Le paritarisme, monsieur Morange, s'est beaucoup sclérosé au fil du temps. Il s'est transformé en ce qu'il n'aurait jamais dû être : un système de cogestion fondé sur le souci de ne déplaire à personne, si bien que chacun laisse faire l'autre. Il faut donc le refonder.
Par ailleurs, en ce qui concerne les allocations familiales, dès lors que l'État en assume le coût, il devient nécessaire de trouver de nouveaux modes de gestion. Certes, il paraît important que les partenaires sociaux y restent associés, mais avec une marge de manoeuvre réduite par rapport aux branches financées par des cotisations patronales et salariales. Il revient à l'État de réorganiser le système.

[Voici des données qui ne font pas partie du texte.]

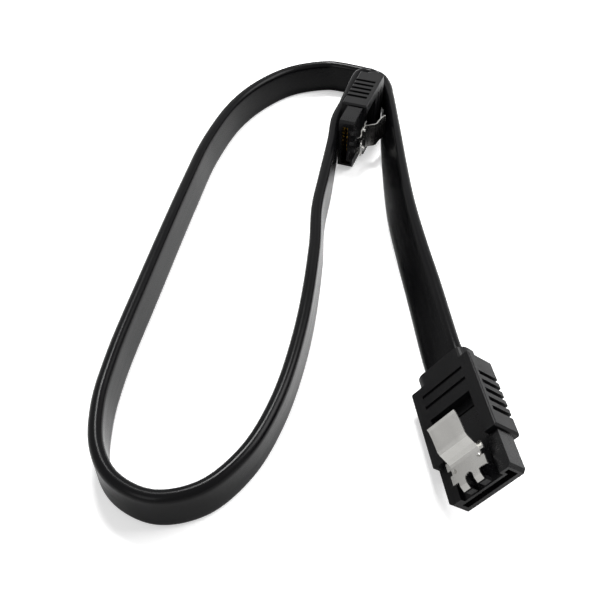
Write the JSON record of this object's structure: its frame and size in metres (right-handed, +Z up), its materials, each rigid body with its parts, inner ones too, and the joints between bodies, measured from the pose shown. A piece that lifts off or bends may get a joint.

S'agissant des accords de branche, monsieur Germain, je suis un peu moins pessimiste que vous sur leurs résultats. Tout d'abord, dans les domaines qui relèvent de la branche, comme la formation professionnelle, l'impact d'un accord est direct. Quant à l'apprentissage, il s'agit d'une question plus vaste et qui reste pour l'instant sans réponse. Dans ce domaine, nous ne savons pas où nous allons : 8 % de baisse en 2013, alors que le pacte de compétitivité s'était donné des ambitions relativement modérées en termes de croissance de l'apprentissage. J'avais proposé le recrutement de 800 000 apprentis, mais Mme Parisot, alors patronne du Medef, avait jugé cet objectif irréaliste. À ce niveau, nous serions pourtant encore loin des ratios allemands.
En tout état de cause, il convient de régler ce problème de manière globale, et l'accord de branche pourrait nous y aider. Mais il faudrait aussi éviter de prendre des mesures fiscales dissuasives telles que la suppression de l'indemnité compensatrice, et résoudre les problèmes de logement ou de transport des apprentis. Une mobilisation est également nécessaire pour que les jeunes de seize ans n'aient pas à chercher eux-mêmes une entreprise d'accueil. Il est en tout cas essentiel que ce thème fasse partie des contreparties – ou plutôt des accords de progrès – négociées dans chaque branche.
Par ailleurs, rien n'empêche de fixer dans chaque branche des quotas d'embauche, ou du moins des valeurs indicatives sur lesquelles pourraient s'appuyer les négociations menées au sein des entreprises. Le dialogue social fonctionne à deux niveaux : celui de la branche, qui donne les orientations, et celui des entreprises, qui permet de les concrétiser.
En revanche, je suis sceptique quant aux sanctions, car je ne vois pas comment elles pourraient être appliquées à des millions d'entreprises. Il est facile de sanctionner les entreprises de plus de 5 000 salariés, qui ne sont guère nombreuses. Mais il en va tout autrement pour la multitude de PME et de TPE françaises, sauf à mobiliser une armée de contrôleurs. Je n'ai rien contre l'idée de faire planer l'ombre de sanctions, mais je crains que leur généralisation ne puisse être effectuée qu'au prix d'une énorme bureaucratie.
Cela étant, les entreprises resteront soumises à ce qu'Arnaud Montebourg appelle le « jugement de l'opinion publique », un jugement dont les représentants du secteur de la restauration ont mesuré l'importance depuis que tout le monde a compris à quel point le Gouvernement s'était fait « rouler » en acceptant de réduire le taux de TVA. Si les conditions sont réunies, une pression s'exercera pour que soient respectés les engagements négociés dans les branches.